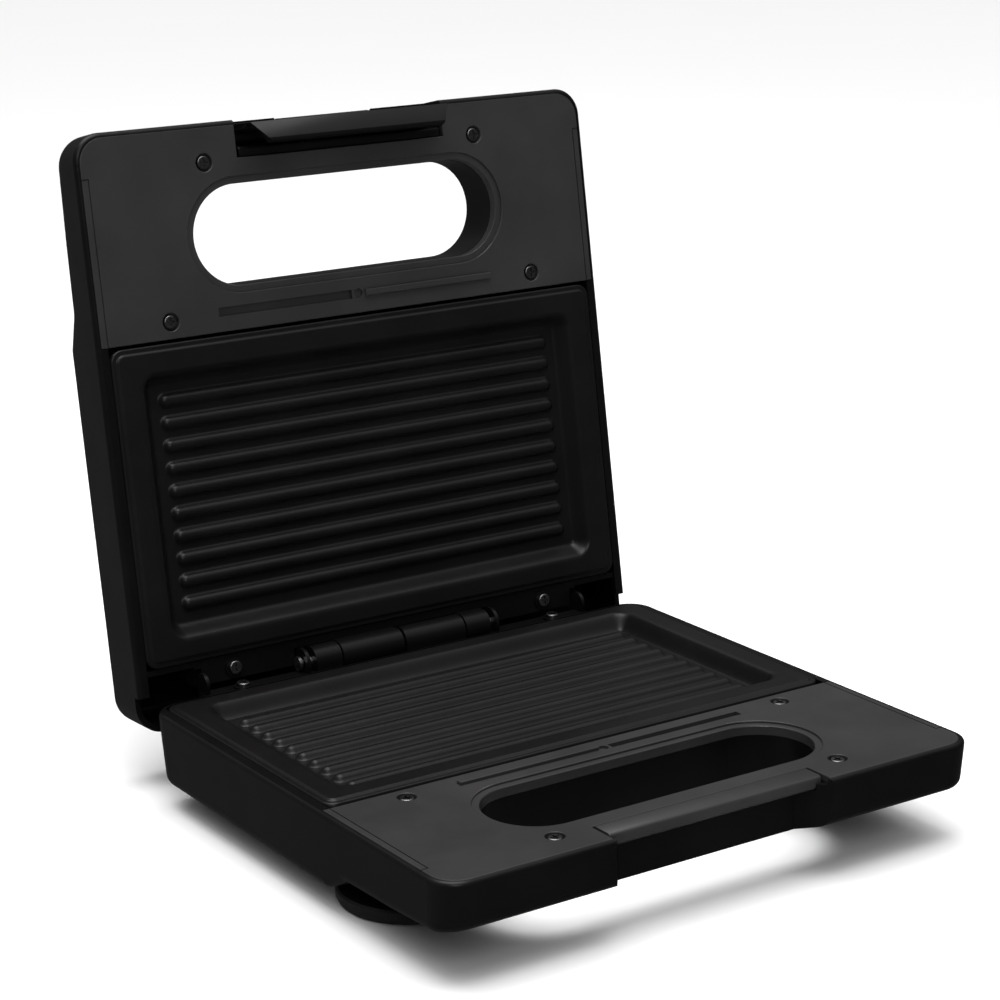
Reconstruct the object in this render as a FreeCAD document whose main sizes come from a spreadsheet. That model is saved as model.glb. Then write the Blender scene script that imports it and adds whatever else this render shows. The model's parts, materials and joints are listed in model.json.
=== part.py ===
* * *
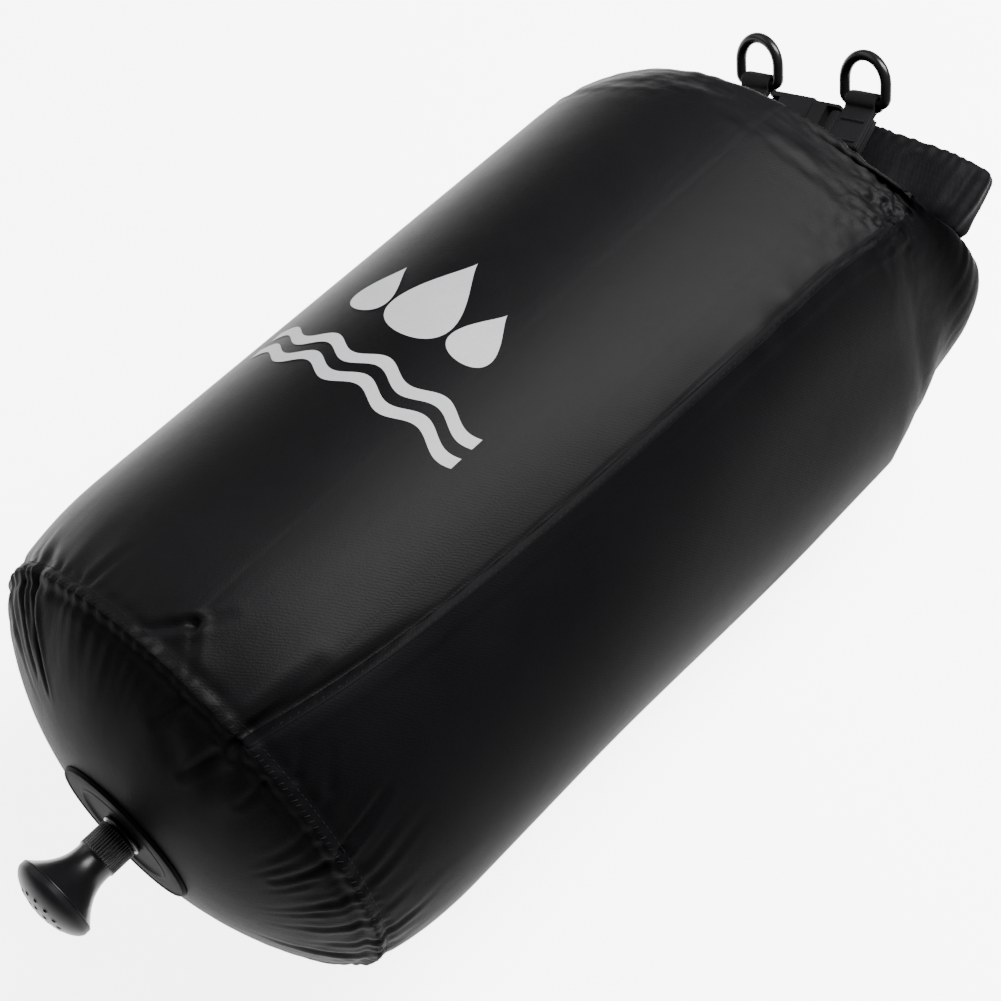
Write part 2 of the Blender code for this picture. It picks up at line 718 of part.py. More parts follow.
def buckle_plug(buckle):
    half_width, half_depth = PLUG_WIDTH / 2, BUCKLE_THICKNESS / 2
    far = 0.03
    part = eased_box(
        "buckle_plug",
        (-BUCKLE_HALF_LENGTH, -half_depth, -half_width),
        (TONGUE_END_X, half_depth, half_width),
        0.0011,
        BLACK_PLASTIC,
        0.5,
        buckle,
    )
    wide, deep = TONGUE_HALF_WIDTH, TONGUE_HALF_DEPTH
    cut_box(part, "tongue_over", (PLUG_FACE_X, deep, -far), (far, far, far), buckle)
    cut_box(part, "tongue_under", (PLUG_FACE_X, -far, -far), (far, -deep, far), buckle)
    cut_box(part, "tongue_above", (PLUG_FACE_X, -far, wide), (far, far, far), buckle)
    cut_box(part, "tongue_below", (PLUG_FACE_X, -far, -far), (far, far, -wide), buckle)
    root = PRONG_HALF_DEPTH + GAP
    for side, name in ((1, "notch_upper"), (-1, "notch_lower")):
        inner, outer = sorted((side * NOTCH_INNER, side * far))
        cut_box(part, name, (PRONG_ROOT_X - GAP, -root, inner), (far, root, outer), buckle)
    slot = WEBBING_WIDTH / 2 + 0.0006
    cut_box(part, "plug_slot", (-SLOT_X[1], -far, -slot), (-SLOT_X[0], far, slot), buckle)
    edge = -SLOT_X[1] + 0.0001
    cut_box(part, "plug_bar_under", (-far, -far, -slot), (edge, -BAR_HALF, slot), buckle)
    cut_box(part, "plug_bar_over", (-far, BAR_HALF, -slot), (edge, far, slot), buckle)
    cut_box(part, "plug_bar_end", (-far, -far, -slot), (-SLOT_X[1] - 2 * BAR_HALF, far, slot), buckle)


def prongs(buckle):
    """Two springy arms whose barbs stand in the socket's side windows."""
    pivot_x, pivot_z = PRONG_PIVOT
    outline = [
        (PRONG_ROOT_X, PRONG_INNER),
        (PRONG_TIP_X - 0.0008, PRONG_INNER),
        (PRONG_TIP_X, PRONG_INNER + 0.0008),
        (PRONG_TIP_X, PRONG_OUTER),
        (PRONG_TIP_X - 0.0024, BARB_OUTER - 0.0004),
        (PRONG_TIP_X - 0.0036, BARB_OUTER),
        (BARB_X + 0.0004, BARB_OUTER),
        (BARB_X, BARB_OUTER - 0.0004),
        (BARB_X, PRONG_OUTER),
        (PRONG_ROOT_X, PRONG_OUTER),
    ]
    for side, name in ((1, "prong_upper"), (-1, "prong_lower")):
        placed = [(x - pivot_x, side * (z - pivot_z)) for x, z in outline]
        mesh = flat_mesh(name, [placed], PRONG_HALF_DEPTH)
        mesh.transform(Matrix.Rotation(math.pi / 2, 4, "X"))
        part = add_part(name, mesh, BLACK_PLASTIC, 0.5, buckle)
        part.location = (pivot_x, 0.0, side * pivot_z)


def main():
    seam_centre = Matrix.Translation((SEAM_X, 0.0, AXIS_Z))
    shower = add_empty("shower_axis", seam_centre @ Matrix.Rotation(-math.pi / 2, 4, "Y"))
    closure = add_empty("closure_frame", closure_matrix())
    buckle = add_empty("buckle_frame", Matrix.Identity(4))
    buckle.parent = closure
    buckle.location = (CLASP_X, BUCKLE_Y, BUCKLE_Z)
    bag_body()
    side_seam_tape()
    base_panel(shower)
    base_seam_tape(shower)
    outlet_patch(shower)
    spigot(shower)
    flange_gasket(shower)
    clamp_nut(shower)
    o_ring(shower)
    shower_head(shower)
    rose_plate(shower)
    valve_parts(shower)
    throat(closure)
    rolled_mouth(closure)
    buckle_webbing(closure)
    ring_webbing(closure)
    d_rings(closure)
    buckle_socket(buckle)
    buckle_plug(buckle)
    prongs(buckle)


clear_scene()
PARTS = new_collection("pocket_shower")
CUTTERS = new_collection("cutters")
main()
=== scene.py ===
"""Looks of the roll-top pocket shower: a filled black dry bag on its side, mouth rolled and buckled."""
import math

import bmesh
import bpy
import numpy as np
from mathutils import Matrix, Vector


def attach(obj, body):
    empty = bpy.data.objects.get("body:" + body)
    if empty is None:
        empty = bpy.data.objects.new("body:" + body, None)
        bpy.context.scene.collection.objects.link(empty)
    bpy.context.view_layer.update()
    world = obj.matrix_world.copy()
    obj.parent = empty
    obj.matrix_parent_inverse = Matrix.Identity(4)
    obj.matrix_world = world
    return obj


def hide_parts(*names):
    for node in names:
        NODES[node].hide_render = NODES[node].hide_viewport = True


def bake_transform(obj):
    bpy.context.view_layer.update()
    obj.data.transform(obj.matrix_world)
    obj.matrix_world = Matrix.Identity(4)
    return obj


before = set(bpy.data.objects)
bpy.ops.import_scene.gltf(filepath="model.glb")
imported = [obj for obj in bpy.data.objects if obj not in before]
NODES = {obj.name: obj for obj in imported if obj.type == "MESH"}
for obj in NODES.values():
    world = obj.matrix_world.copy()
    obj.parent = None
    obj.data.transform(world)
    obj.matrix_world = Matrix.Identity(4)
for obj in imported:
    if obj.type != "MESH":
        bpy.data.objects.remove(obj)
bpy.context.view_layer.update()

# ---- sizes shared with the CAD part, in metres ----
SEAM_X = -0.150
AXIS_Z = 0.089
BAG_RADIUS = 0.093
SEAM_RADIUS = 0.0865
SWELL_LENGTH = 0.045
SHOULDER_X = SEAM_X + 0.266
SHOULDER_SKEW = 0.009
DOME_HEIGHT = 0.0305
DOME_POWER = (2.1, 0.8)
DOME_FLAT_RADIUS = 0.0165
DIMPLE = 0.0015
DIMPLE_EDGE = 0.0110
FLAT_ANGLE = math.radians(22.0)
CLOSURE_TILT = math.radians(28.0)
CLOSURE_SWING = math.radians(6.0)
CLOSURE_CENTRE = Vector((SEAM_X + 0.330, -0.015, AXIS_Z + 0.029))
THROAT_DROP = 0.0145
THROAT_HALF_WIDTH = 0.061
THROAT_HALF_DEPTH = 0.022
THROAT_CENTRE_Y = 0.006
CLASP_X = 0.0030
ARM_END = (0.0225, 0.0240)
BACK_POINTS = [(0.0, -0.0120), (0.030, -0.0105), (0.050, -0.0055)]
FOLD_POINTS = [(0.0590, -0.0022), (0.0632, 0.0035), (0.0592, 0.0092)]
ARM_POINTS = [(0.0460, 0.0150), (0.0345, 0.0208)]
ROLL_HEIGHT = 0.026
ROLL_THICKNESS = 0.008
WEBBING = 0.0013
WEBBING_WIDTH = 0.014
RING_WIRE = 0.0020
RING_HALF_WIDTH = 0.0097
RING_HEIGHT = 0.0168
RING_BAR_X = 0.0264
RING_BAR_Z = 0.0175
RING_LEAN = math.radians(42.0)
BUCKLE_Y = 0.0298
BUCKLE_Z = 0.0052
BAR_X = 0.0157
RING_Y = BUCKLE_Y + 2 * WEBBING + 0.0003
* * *
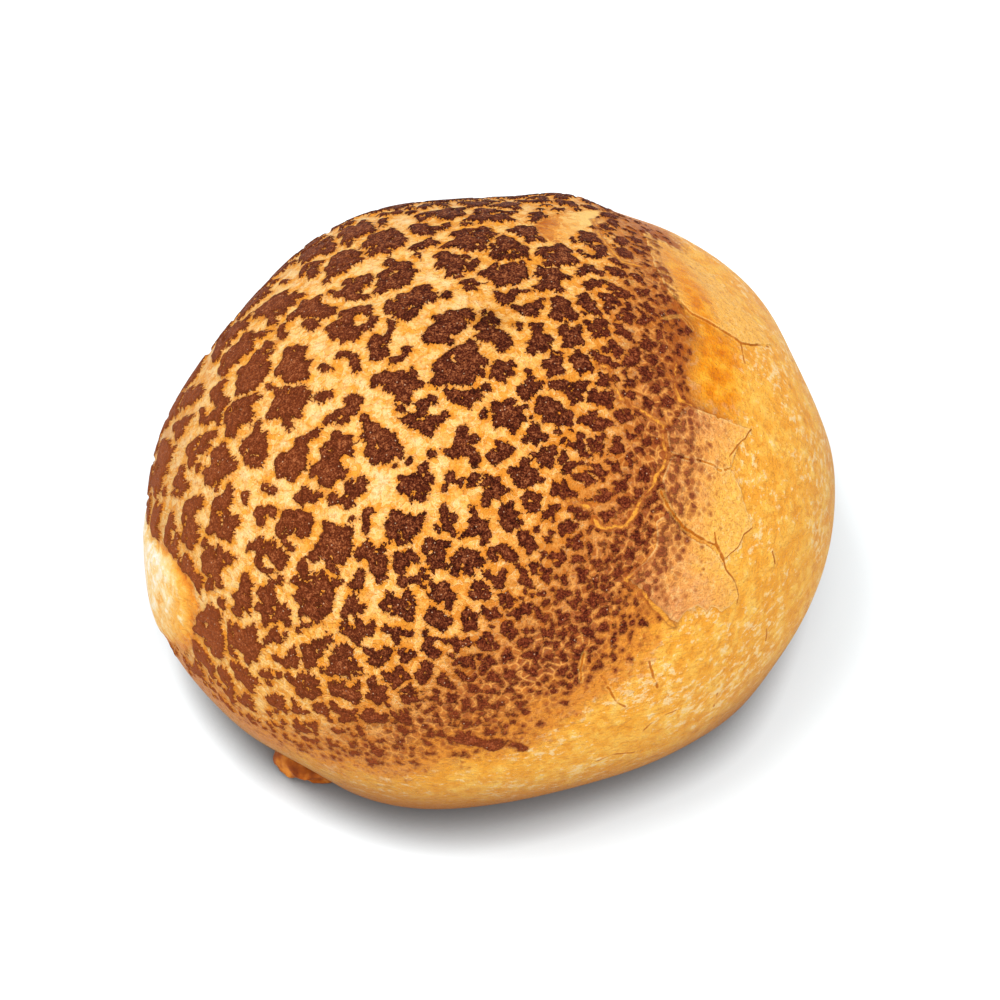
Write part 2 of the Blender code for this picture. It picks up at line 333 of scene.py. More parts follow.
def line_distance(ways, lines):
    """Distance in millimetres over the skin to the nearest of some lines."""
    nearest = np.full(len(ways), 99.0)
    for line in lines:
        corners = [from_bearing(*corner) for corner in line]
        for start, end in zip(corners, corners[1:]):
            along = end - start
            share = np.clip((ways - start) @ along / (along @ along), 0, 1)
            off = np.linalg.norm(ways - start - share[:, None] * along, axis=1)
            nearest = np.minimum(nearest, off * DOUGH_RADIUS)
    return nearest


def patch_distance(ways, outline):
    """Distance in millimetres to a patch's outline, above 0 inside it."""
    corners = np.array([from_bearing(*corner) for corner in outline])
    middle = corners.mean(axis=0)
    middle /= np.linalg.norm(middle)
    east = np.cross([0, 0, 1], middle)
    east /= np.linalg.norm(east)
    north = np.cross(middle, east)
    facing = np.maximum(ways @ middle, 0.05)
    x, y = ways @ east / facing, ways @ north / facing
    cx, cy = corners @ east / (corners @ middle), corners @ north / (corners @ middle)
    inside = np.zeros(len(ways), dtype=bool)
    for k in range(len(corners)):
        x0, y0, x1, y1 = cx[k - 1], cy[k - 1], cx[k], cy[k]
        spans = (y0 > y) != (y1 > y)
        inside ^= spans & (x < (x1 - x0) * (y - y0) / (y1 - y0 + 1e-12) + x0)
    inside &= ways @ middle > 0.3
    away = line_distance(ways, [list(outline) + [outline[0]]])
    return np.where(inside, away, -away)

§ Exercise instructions
Within the listing above, locate the line containing "o_ring(shower)" and the line containing "NODES[node].hide_render = NODES[node].hide_viewport". Reproduce those two lines and all lines between them exactly, with nothing added.

§ Solution to the exercise
    o_ring(shower)
    shower_head(shower)
    rose_plate(shower)
    valve_parts(shower)
    throat(closure)
    rolled_mouth(closure)
    buckle_webbing(closure)
    ring_webbing(closure)
    d_rings(closure)
    buckle_socket(buckle)
    buckle_plug(buckle)
    prongs(buckle)


clear_scene()
PARTS = new_collection("pocket_shower")
CUTTERS = new_collection("cutters")
main()
=== scene.py ===
"""Looks of the roll-top pocket shower: a filled black dry bag on its side, mouth rolled and buckled."""
import math

import bmesh
import bpy
import numpy as np
from mathutils import Matrix, Vector


def attach(obj, body):
    empty = bpy.data.objects.get("body:" + body)
    if empty is None:
        empty = bpy.data.objects.new("body:" + body, None)
        bpy.context.scene.collection.objects.link(empty)
    bpy.context.view_layer.update()
    world = obj.matrix_world.copy()
    obj.parent = empty
    obj.matrix_parent_inverse = Matrix.Identity(4)
    obj.matrix_world = world
    return obj


def hide_parts(*names):
    for node in names:
        NODES[node].hide_render = NODES[node].hide_viewport = True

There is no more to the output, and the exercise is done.